The Government are saying that for people like me, should I need to apply for universal credit, it is a breeze. I know it is because I have been to the centres and listened to applications being made. The system works, and there are other advantages too. Indeed, in theory, in future nobody should miss out on benefits because take-up is accounted for under universal credit. It can be massively beneficial for people like me; but for those with big household debts, two or three credit cards that they do not know how to pay off, a disability, a lack of digital skills or family problems, it can be very difficult.
The Government need to fix this, and I guess the best vehicle for doing so is universal support. I welcome the extra £1 billion that is coming in. We will talk about that in more detail when we get the managed migration regulations, because that is where this sits. It would be helpful to get an idea of when the regulations will be coming, together with the SSAC report to which the noble Lord, Lord Shinkwin, rightly referred.
If people on the Government side are trying to defend the situation and are frightened that universal credit will be swept away, the one thing they can do is ask for more support, because it works. They got more money from the Chancellor—I did not expect that package.

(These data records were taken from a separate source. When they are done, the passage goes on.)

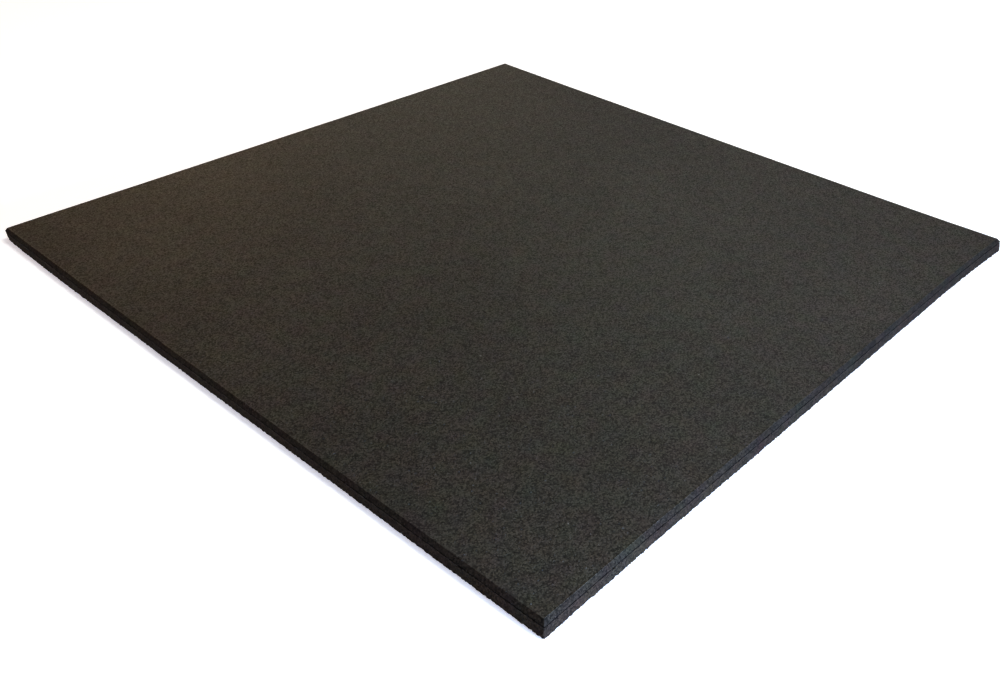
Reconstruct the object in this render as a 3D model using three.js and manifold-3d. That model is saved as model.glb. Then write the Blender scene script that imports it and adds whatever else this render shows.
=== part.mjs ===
// Rubber floor tile: one flat slab moulded from bonded rubber crumb, with a chamfer along all
// four top edges and a plain underside. Several are laid edge to edge to make a floor.
// Millimetres, +Z up. The origin is the centre of the underside, and the sides run along X and Y.

import * as THREE from "three";
import { mergeVertices } from "three/addons/utils/BufferGeometryUtils.js";
import Module from "manifold-3d";

const wasm = await Module();
wasm.setup();

// Driving dimensions
const TILE_LENGTH = 1000; // along X, between the upright side faces
const TILE_WIDTH = 1000; // along Y, between the upright side faces
const TILE_THICKNESS = 20; // underside to wearing face
const CHAMFER_RUN = 4; // how far the chamfer reaches in across the top
const CHAMFER_DROP = 5; // how far the chamfer comes down each side

// The upright side face ends where the chamfer starts.
const SIDE_FACE_HEIGHT = TILE_THICKNESS - CHAMFER_DROP;

// Colour and finish of the rubber
const RUBBER_COLOUR = 0x2e2b28;
const RUBBER_ROUGHNESS = 0.82;

// A closed three.js geometry as a solid that can be cut.
function solidFrom(geometry) {
  const bare = geometry.clone();
  bare.deleteAttribute("normal");
  bare.deleteAttribute("uv");
  const merged = mergeVertices(bare);
  return new wasm.Manifold(
    new wasm.Mesh({
      numProp: 3,
      vertProperties: merged.attributes.position.array,
      triVerts: new Uint32Array(merged.index.array),
    }),
  );
}

// A solid back as a three.js geometry, flat shaded.
function geometryFrom(solid) {
  const mesh = solid.getMesh();
  const indexed = new THREE.BufferGeometry();
  indexed.setAttribute("position", new THREE.BufferAttribute(mesh.vertProperties, mesh.numProp));
  indexed.setIndex(new THREE.BufferAttribute(mesh.triVerts, 1));
  const geometry = indexed.toNonIndexed();
  geometry.computeVertexNormals();
  return geometry;
}

// A rectangle centred on the origin.
function rectangle(length, width) {
  const outline = new THREE.Shape();
  outline.moveTo(-length / 2, -width / 2);
  outline.lineTo(length / 2, -width / 2);
  outline.lineTo(length / 2, width / 2);
  outline.lineTo(-length / 2, width / 2);
  outline.closePath();
  return outline;
}

// The wearing face's outline, extruded with a bevel that grows out to the side faces. The bevel
// comes at both ends of an extrusion, so this block has a second one below the underside.
function blockChamferedBothEnds() {
  const wearingFace = rectangle(TILE_LENGTH - 2 * CHAMFER_RUN, TILE_WIDTH - 2 * CHAMFER_RUN);
  return new THREE.ExtrudeGeometry(wearingFace, {
    depth: SIDE_FACE_HEIGHT,
    bevelEnabled: true,
    bevelThickness: CHAMFER_DROP,
    bevelSize: CHAMFER_RUN,
    bevelSegments: 1,
  });
}

// Everything below the underside, a little wider than the tile.
function blockBelowUnderside() {
  const overhang = CHAMFER_RUN;
  const depth = 2 * CHAMFER_DROP;
  const block = new THREE.BoxGeometry(TILE_LENGTH + 2 * overhang, TILE_WIDTH + 2 * overhang, depth);
  return block.translate(0, 0, -depth / 2);
}

// The whole tile: the bevelled block with its lower bevel cut off square at the underside.
function slab() {
  return solidFrom(blockChamferedBothEnds()).subtract(solidFrom(blockBelowUnderside()));
}

const rubber = new THREE.MeshStandardMaterial({
  name: "rubber",
  color: RUBBER_COLOUR,
  roughness: RUBBER_ROUGHNESS,
  metalness: 0,
});

const tile = new THREE.Mesh(geometryFrom(slab()), rubber);
tile.name = "rubber_tile";

const part = new THREE.Group();
part.add(tile);

export default part;
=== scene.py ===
"""A square floor tile of bonded rubber crumb, dressed for its photograph.

The tile is one moulded slab. Its mesh is built here as loops that run round the tile, from the
underside up over the side, the chamfer and the top arris, and the crumb that the slab is bonded
from is laid on it as granules. Metres, +Z up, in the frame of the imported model.
"""

import logging
import math
from dataclasses import dataclass
from enum import Enum
from typing import Iterator, Mapping, Sequence

import bmesh
import bpy
import numpy as np
from mathutils import Matrix, Vector


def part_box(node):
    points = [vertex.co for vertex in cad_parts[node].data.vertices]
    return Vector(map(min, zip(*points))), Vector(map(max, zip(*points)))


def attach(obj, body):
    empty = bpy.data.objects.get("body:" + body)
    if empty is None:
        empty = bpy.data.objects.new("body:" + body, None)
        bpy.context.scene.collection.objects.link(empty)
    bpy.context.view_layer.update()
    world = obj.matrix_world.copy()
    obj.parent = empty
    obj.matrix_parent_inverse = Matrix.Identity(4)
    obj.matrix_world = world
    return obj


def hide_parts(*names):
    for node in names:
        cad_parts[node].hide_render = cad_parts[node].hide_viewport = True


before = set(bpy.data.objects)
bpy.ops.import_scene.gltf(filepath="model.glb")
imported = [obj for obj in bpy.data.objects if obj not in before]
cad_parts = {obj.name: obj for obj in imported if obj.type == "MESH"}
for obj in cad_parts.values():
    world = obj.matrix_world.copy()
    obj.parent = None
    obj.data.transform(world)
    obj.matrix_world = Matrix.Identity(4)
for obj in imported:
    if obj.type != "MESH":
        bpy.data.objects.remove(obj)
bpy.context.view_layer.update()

log = logging.getLogger("rubber_tile")

SLAB_NODE = "rubber_tile"
BODY = "root"
MM = 0.001

# A noise colour swings by half of one either way about its middle, so a swing is doubled.
NOISE_MIDDLE = (0.5, 0.5, 0.5)
NOISE_ROUGHNESS = 0.55

Colour = tuple[float, float, float]
Pair = tuple[float, float]


# Node trees


class Value:
    """A number, vector or colour that a node gives, with arithmetic that adds nodes."""

    def __init__(self, bench: "Bench", socket: bpy.types.NodeSocket) -> None:
        """Keeps a socket together with its tree.

        Args:
            bench: the bench whose tree holds the socket.
            socket: the output that gives the value.
        """
        self.bench = bench
        self.socket = socket

    def _maths(self, operation: str, *terms: object) -> "Value":
        """One Math node.

        Args:
            operation: the node's operation, in Blender's word for it.
            terms: its inputs in order, values or plain numbers.

        Returns:
            The node's result.
        """
        return self.bench.node("ShaderNodeMath", {"operation": operation}, dict(enumerate(terms)))

    def __add__(self, other: object) -> "Value":
        """The sum."""
        return self._maths("ADD", self, other)

    __radd__ = __add__

    def __sub__(self, other: object) -> "Value":
        """The difference."""
        return self._maths("SUBTRACT", self, other)

    def __rsub__(self, other: object) -> "Value":
        """The difference, from the right."""
        return self._maths("SUBTRACT", other, self)

    def __mul__(self, other: object) -> "Value":
        """The product."""
        return self._maths("MULTIPLY", self, other)

    __rmul__ = __mul__

    def __truediv__(self, other: object) -> "Value":
        """The quotient."""
        return self._maths("DIVIDE", self, other)

    def __rtruediv__(self, other: object) -> "Value":
        """The quotient, from the right."""
        return self._maths("DIVIDE", other, self)

    def __gt__(self, other: object) -> "Value":
        """One where this is greater, otherwise zero."""
        return self._maths("GREATER_THAN", self, other)

    def __lt__(self, other: object) -> "Value":
        """One where this is less, otherwise zero."""
        return self._maths("LESS_THAN", self, other)

    def at_least(self, least: float) -> "Value":
        """This share, squeezed so that zero gives the least."""
        return self * (1 - least) + least

    def around_one(self, spread: float) -> "Value":
        """This share, spread evenly about one."""
        return self * spread + (1 - spread / 2)

    def ramp(self, low: float, high: float, to_low: float = 0.0, to_high: float = 1.0) -> "Value":
        """A smooth step from one level to another.

        Args:
            low: where the step starts.
            high: where it ends.
            to_low: the level before the step.
            to_high: the level after it.

        Returns:
            The stepped value.
        """
        ends = {"From Min": low, "From Max": high, "To Min": to_low, "To Max": to_high}
        settings = {"interpolation_type": "SMOOTHSTEP"}
        return self.bench.node("ShaderNodeMapRange", settings, {"Value": self, **ends})


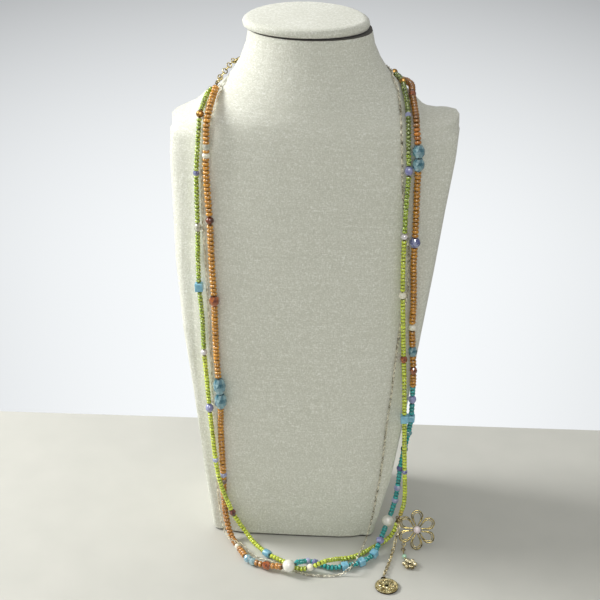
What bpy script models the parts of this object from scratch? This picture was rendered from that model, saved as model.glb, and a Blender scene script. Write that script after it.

It was down to Conservative Members of Parliament saying, “We need to do something about this”. They now need to go back and say, “We need more put into universal support” to help the 10% to 15% of households who will really struggle to find a way through the difficulties, in addition to the sanctions that they face. There are things we need to do to guarantee the future of universal credit as a successor to the legacy benefits that the noble Lord, Lord Bassam, has rightly raised in his Motion.
Between now and next November’s comprehensive spending review, we need to put more support into universal credit so that it can be guaranteed to work. If I were to get the assurance of extra resources, I would become a stout defender—subject to dealing with the behavioural issues that still need to be fixed. I would be much more encouraged to defend the architecture of universal credit if it had a more effective system of universal support attached to it.
The noble Lord, Lord Livermore, was absolutely correct to mention the real mistake that was made. The decision to put money into tax allowance increases as opposed to unfreezing benefits was unconscionable. It was a political choice and, at this stage in the game, when we face uncertainty over Europe and everything else, flatly wrong. It was a big mistake. It was a choice that the Government made and they will be held to account for it, and rightly so.
Finally, I was encouraged by reference in the Red Book to providing better access to affordable credit. A lot of the families that I am talking about, and continue to be concerned about, are at the mercy of loan sharks day in, day out. Using assets from dormant bank accounts can help to deal with that. It is not a huge amount of money but if it works, it could be extended. I hope the Government will take that forward, because it would be a very positive move.
This has been a very good debate. Such a debate should be held annually, but we need not just to “take note” of things; we need to get them fixed.